To simplify the recipe, if I would have to describe in just two steps making this quick appetizer.
- Combine all ingredients and mix properly.
- Coat in bread crumbs and deep-fry.
For this, we need to boil the potatoes before and refrigerate for cooling. The starch is activated well in cooled potatoes. Hot ones will make the batter sticky and runny. This will inhibit in holding proper shape and will break when comes in contact with hot oil (tried & tested).
So if you have only boiled potatoes within minutes you can serve these yummy snacks. Also, you can add grated carrots or peas, corn, and cheese to make it more healthy.
To boil potatoes, you can use pressure cooker, an instant pot or in a pot or pan. If boiling in pot/ pan, just remove the skin. Dice into large pieces and boil till it’s cooked. Pierce a fork, if it enters smoothly, your potatoes are done. Remove from heat and drain out from hot water. Now refrigerate for 30 minutes to 45 minutes minimum. The more the better.
Potatoes – Take any potatoes. I have taken the yellow potatoes here. Boil them before and make sure to cool them before you start mixing other ingredients.
Corn starch – This is gluten-free flour and helps in binding the mashed potatoes and spices. This is required to make a slurry. You can also add a teaspoon of it into the potato mixture.
Refined flour – Required to make a slurry. We need to coat the prepared balls in slurry and the roll on the bread crumbs so that they can stick better to the balls.
Bread Crumbs – Bread crumbs make the snacks crispy. These are the outermost layer and it became crunchy when gets fried. So the overall cheese ball is crunchy outside and soft cheese inside.
Take both types of bread crumbs, the regular bread crumbs (for adding in the mixture for binding), and panko bread crumbs (to coat for a crunchy outer layer).
Spices – Oregano, chilli flakes, salt, pepper.
You may just play around with ingredients (veggies and spices) and create some yummy appetizers or party snacks.

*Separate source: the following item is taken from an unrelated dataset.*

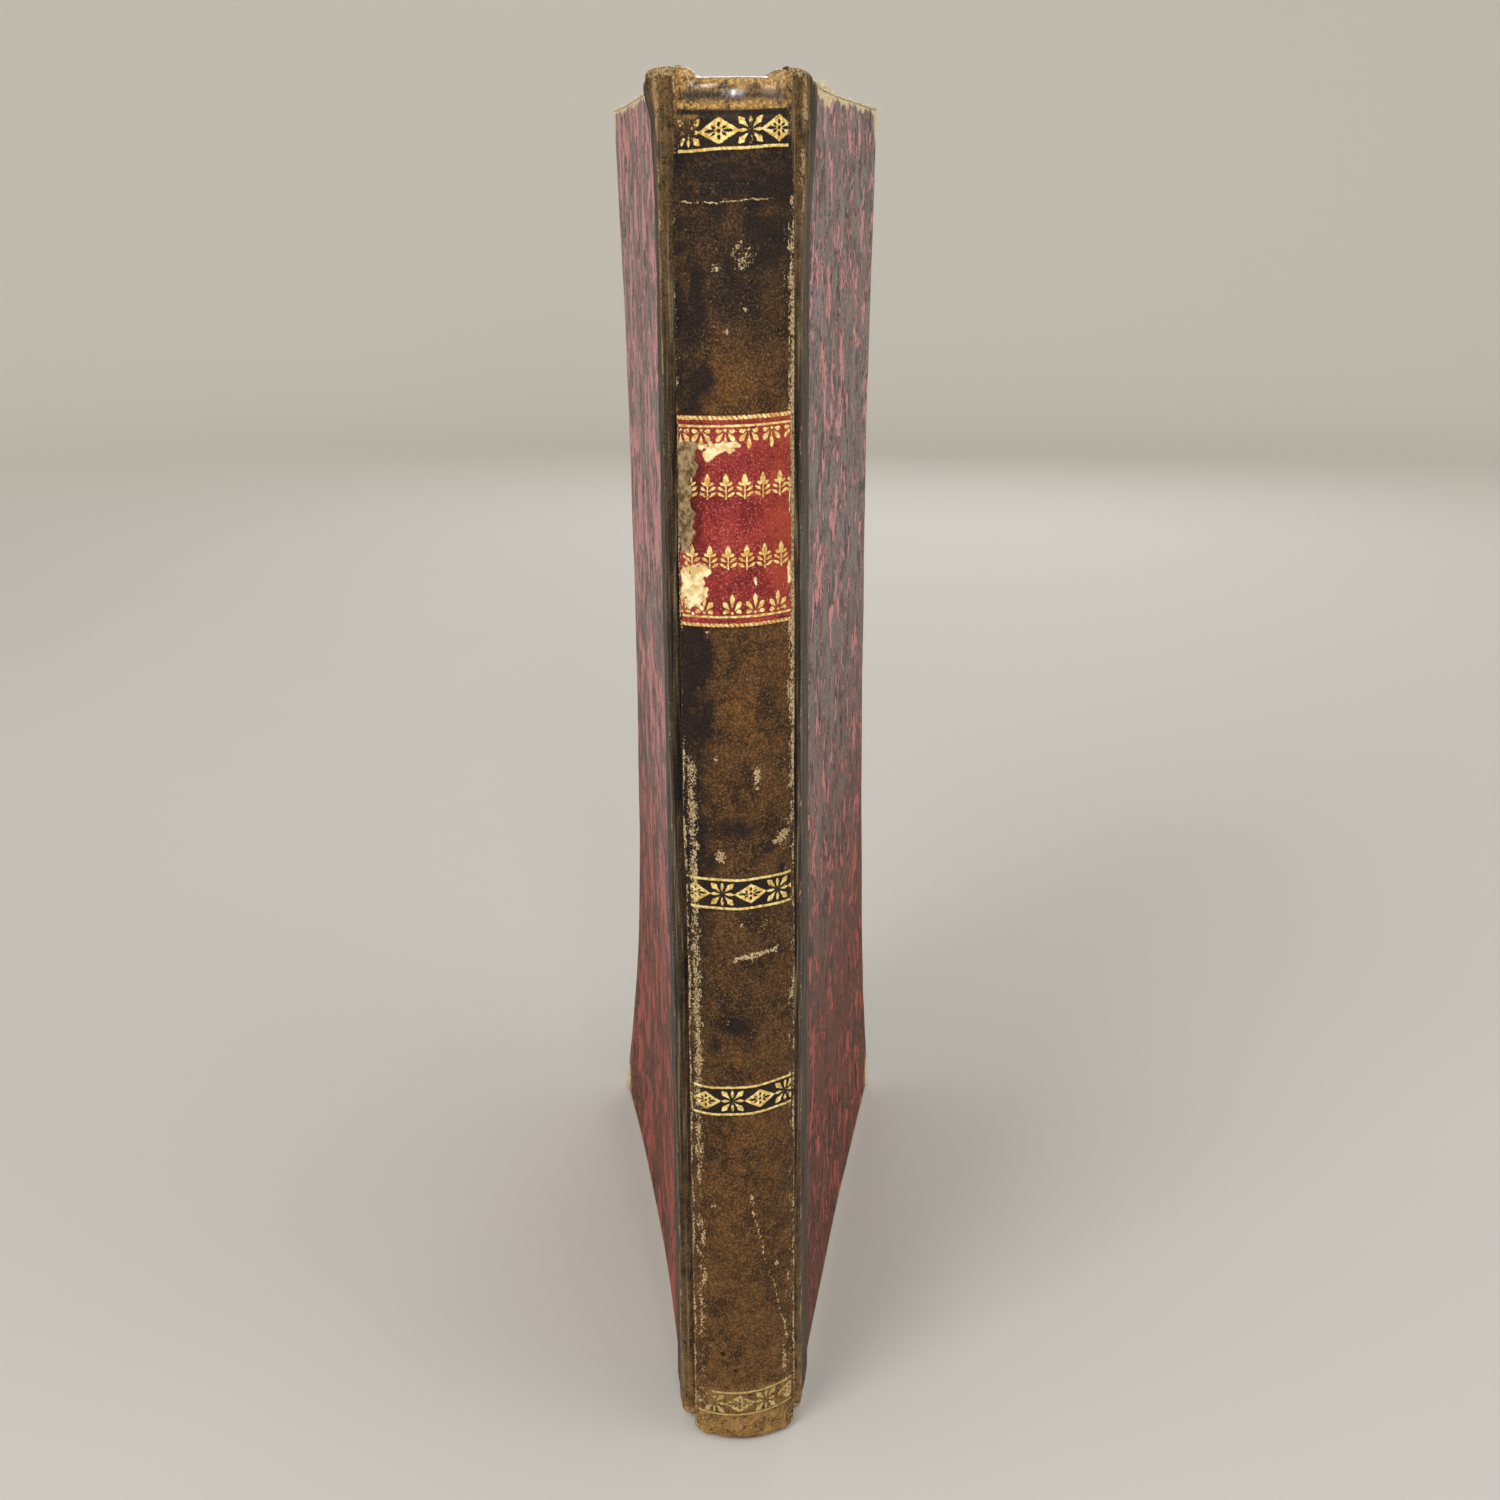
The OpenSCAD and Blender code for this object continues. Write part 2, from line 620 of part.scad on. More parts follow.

This is very simple to make the lollipops. Take mashed potatoes. Add in all spices, cheese, bread crumbs (regular). Mix well making a soft dough like structure.
Divide the whole mixture into equal sized balls. Refrigerate for sometime (optional if you are using cooled potatoes). This will help in setting the shape of the mixture.
In the meanwhile prepare a slurry of flour and cornstarch. Keep the panko bread crumbs ready in another plate/ bowl for coating. In this stage, you can keep the potato balls in a freezer-friendly pouch or container and freeze for up to 2 – 3 weeks. Whenever required, remove from the freezer and keep at room temperature for 5 minutes and follow the rest of the steps.
Now take out the prepared balls and dip into the slurry first. Then take out from the slurry and roll it on the bread crumbs nicely.
Heat oil in a deep frying pan. Drop the prepared potato balls one by one gently. Don’t overcrowd the pan. Make in batches of 8 – 10 maximum at a time. Fry till you see it’s golden and looks crunchy.
Your potato balls are ready. To give it a shape of lollipop, serve it with a lollipop stick or a regular stick that makes it a lollipop. Many people add the stick while frying and fry along with the stick. But I don’t do that way.
Serve your potato balls or potato lollipop with any sauce of your choice. A simple tomato or chili sauce also goes good.
Recipe Card For Potato Lollipop
10 Minutes Crispy Potato Lollipop
- 4 medium Potatoes Boiled, cooled, mashed
- 1/2 cup Bread crumbs (brown or white)
- 1 tsp onion powder or finely chopped fresh onion
- 1 tsp garlic powder or ginger garlic paste
- 1 tbsp coriander leaves finely chopped
- 1/2 tsp cayenne pepper or red chilli powder
- 1 tsp lemon juice
- 1/2 tsp salt or as per taste
- 1 tsp red chilli flakes optional
- 1 tsp oregano or Italian mixed seasoning
- 2 tbsp Refined flour for slurry
- 2 tbsp Corn Starch for slurry
- 1/2 cup Panko bread crumbs for coating
- 1 cup Refined vegetable oil or canola oil for deep frying/ shallow frying
- Take mashed potatoes in a mixing bowl.
- Add bread crumbs, onion powder, garlic powder, chilli powder, chopped coriander & salt.
- Mix them well.
- Keep in refrigerator to set for sometime. This helps in binding properly.
- Then greese your palms and take out small balls from the mixture.
- And roll it to a ball shape or any other shape of your choice.
- Make slurry by mixing refined flour, corn starch with 4 – 5 tbsp water. It should be of flowing consistency just for coating purpose.
- In the meanwhile take breadcrumbs in a plate. Add chilli flakes and oregano seasoning to it. Mix well.
- Dip the potato balls into the slurry and roll it on the panko breadcrumbs mixture.
- Repeat this for each ball and keep aside.
- Deep fry or shallow fry them till it turns golden and crisp.
- Serve hot with any dip of your choice.
- Keep potatoes boiled and cool them before starting the process. This will reduce the preparation time as well.
- Add grated carrots, corn, cheese to make it healthier option for kids and toddlers.
- Adjust the chili amount as per the age group or as per taste.